Wanderer above the Sea of Fog
Caspar David Friedrich (1774–1840) · c. 1818
A man in a dark coat stands on a rocky summit, his back to us, surveying a sea of cloud through which distant peaks rise like islands.
Why it matters
The defining image of Romanticism: the individual alone before the infinite, inviting us to stand inside his looking.
What to notice
The 'Rückenfigur' — the figure from behind — forces you to share his view rather than meet his eyes. The landscape is a composite; no such single view exists.
Context
Painted in Dresden after the Napoleonic Wars, when German identity and nature-mysticism intertwined.
Themes
The sublime, solitude, self-reflection before nature.
Legacy
From book covers to album art, it remains the West's shorthand for introspection and the romantic self.
About the artist
Caspar David Friedrich (1774–1840).
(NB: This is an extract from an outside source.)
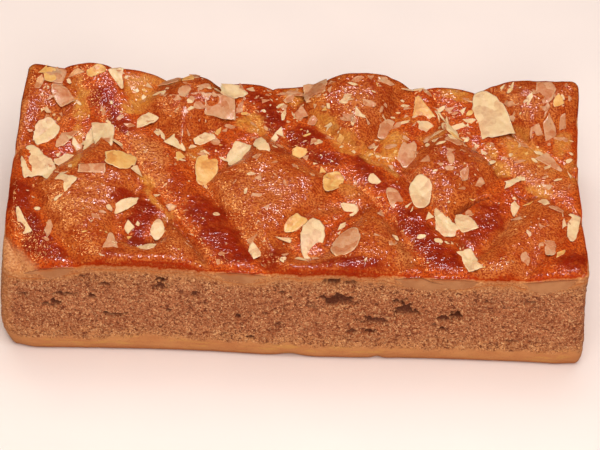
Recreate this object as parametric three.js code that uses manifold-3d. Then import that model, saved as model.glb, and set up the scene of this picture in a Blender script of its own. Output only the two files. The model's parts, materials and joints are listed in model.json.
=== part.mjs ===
// Speculoos cake: a rectangular bar of brown spiced crumb, cut on its four sides, with a baked top.
// Strips of almond paste were piped over the batter in a slanting lattice. The crumb rose between
// them in puffed diamonds, and flaked almonds lie scattered over the glazed top.
// Millimetres, +Z up. Origin: middle of the flat underside. The front cut faces -Y.

import * as THREE from 'three';
import { mergeVertices } from 'three/addons/utils/BufferGeometryUtils.js';
import Module from 'manifold-3d';

const wasm = await Module();
wasm.setup();

// Driving dimensions of the bar
const LENGTH = 249;
const DEPTH = 125;
const FRONT_RIM = 50.6;
const BACK_RIM = 47.6;
const PUFF_FRONT = 4.2;
const PUFF_BACK = 8.8;
const PUFF_SLOPE = 15;
const BASE_ROUND = 3.2;
const BASE_ROUND_HEIGHT = 0.14;
const FLARE_LEFT = 0.8;
const FLARE_RIGHT = 2.2;
const FLARE_FRONT = 2.4;
const WALL_WAVE = 0.7;
const WALL_WAVE_RUN = 21;
const RIM_WAVE = 0.5;
const RIM_WAVE_RUN = 19;
const LEFT_BULGE = 2.3;
const BELLY = 2.2;
const RIGHT_WAVE = 0.9;
const RIGHT_WAVE_RUN = 19;

// Where the whole top swells or sinks: x, y, reach and height
const SWELLS = [
  [-93, 72, 31, 9],
  [-50, 68, 13, -4],
  [-8, 67, 11, -3],
  [62, 70, 18, 2],
  [-128, -66, 20, -5],
  [126, -64, 17, 5],
];

// Segments of the block, along its length, depth and height
const BLOCK_SEGMENTS = [33, 16, 4];
const ROW_SHARES = [0, 0.04, 0.14, 0.5, 1];

// Almond-paste strips: lens-shaped in section, the upper ones laid across the lower ones
const STRIP_WIDTH = 21;
const STRIP_CROWN = 1.3;
const UPPER_DEPTH = 7.2;
const LOWER_DEPTH = 10.5;
const STRIP_STEPS = 8;
const LENS_POINTS = 5;
const GAP = 0.3;
const OVERRUN = 14;

// Flaked almonds
const FLAKE_THICKNESS = 1.1;
const FLAKE_STATIONS = 5;
const FLAKE_GAP = 0.45;
const SAMPLE_SPACING = 1.7;
const SMALLEST_FOOTING = 9;

// Centre lines of the strips in plan. They run from cut edge to cut edge, but two of the lower ones
// end short of the front cut, where the crumb has closed over them.
const UPPER_STRIPS = {
  upper_strip_1: [[-133, 6], [-127, -10], [-119, -30], [-110, -50], [-98, -76]],
  upper_strip_2: [[-104, 76], [-90, 47], [-62, 8], [-40, -32], [-15, -76]],
  upper_strip_3: [[-34, 76], [-12, 40], [15, 12], [36, -3], [54, -33], [74, -76]],
  upper_strip_4: [[60, 76], [82, 34], [103, 11], [136, -20]],
};
const LOWER_STRIPS = {
  lower_strip_1: [[-136, -20], [-110, 12], [-85, 45], [-62, 76]],
  lower_strip_2: [[-71, -49], [-66, -33], [-52, -5], [-25, 32], [3, 76]],
  lower_strip_3: [[0, -52], [8, -38], [28, -4], [47, 30], [66, 76]],
  lower_strip_4: [[44, -76], [70, -42], [101, 5], [138, 42]],
  lower_strip_5: [[100, -76], [117, -50], [137, -22]],
};

const COLOURS = {
  crumb: 0xa8734a,
  paste: 0x9c4316,
  pale: 0xecd2a8,
  golden: 0xe0a552,
  glazed: 0xc98a5c,
};

// Each flake: name ending, x, y, width, length, turn in degrees, kind, colour
const FLAKES = [
  ['01', -118, 3, 11, 22, -71, 'half', 'pale'],
  ['02', -111, -3, 8, 20, -67, 'whole', 'pale'],
  ['03', -105, -18, 10, 18, 57, 'half', 'pale'],
  ['04', -104, 4, 8, 10, 20, 'shard', 'pale'],
  ['05', -114, 21, 11, 18, -100, 'whole', 'pale'],
  ['06', -105, 18, 8, 13, 40, 'shard', 'glazed'],
  ['07', -94, 13, 4.5, 25, -92, 'whole', 'pale'],
  ['08', -88, 19, 9.5, 21, 103, 'half', 'pale'],
  ['09', -79, 2, 13, 16, 30, 'whole', 'golden'],
  ['10', -91, -6, 6, 12, 5, 'oblong', 'glazed'],
  ['11', -73, -25, 9, 16, 47, 'moon', 'pale'],
  ['12', -119, -37, 7, 16, 110, 'wedge', 'pale'],
  ['13', -79, -52, 10, 16, 90, 'wedge', 'glazed'],
  ['14', -60, -39, 6, 13, 85, 'whole', 'pale'],
  ['15', -84, 54, 8, 12, -65, 'wedge', 'pale'],
  ['16', -94, 57, 8, 9, 10, 'shard', 'golden'],
  ['17', -115, 54, 9, 10, 75, 'shard', 'golden'],
  ['18', -109, 43, 9, 12, -45, 'half', 'glazed'],
  ['19', -37, 41, 13, 14, 3, 'oblong', 'glazed'],
  ['20', -31, 55, 10, 13, 175, 'half', 'pale'],
  ['21', -70, 31, 7, 13, 50, 'half', 'pale'],
  ['22', -55, 17, 8, 11, -50, 'wedge', 'pale'],
  ['23', -43, 22, 9, 10, 15, 'shard', 'pale'],
  ['24', -41, 1, 10, 24, -88, 'whole', 'golden'],
  ['25', -28, 12, 8, 16, 75, 'half', 'pale'],
  ['26', -17, 15, 8, 13, 95, 'shard', 'pale'],
  ['27', 6, 53, 12, 16, 90, 'oblong', 'glazed'],
  ['28', 15, -5, 9, 15, -105, 'whole', 'golden'],
  ['29', 7, -43, 10, 25, -90, 'whole', 'pale'],
  ['30', 22, -46, 12, 20, 65, 'whole', 'glazed'],
  ['31', -1, -33, 7, 12, 50, 'half', 'golden'],
  ['32', 42, -14, 6, 14, -68, 'half', 'glazed'],
  ['33', 54, -11, 10, 21, -95, 'whole', 'pale'],
  ['34', 64, -28, 14, 19, 105, 'wedge', 'pale'],
  ['35', 73, -28, 8, 13, -60, 'half', 'pale'],
  ['36', 75, -52, 8, 14, -62, 'oblong', 'pale'],
  ['37', 48, 17, 8, 21, 78, 'whole', 'glazed'],
  ['38', 54, 47, 12, 15, 100, 'wedge', 'golden'],
  ['39', 38, 32, 8, 14, 55, 'shard', 'glazed'],
  ['40', 67, 31, 8, 11, 115, 'shard', 'pale'],
  ['41', 85, 44, 15, 32, -70, 'half', 'pale'],
  ['42', 110, 54, 14, 14, 40, 'shard', 'glazed'],
  ['43', 112, 13, 9, 14, -55, 'wedge', 'glazed'],
  ['44', 120, -30, 5, 18, 88, 'half', 'pale'],
  ['45', -64, -52, 7, 10, 10, 'shard', 'pale'],
  ['46', 110, -44, 7, 9, 70, 'shard', 'glazed'],
];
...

The painter of German Romanticism, Friedrich turned landscape into a mirror of the soul — figures seen from behind, gazing into fog, moonlight and ruin.
Revolution & Romanticism (c. 1780–1850): Between the French Revolution and the railways, painting split its allegiance: David and Ingres held the cool line of Neoclassicism while Goya, Friedrich, Turner and Delacroix unleashed night, storm and history's violence. Order and passion, in open argument.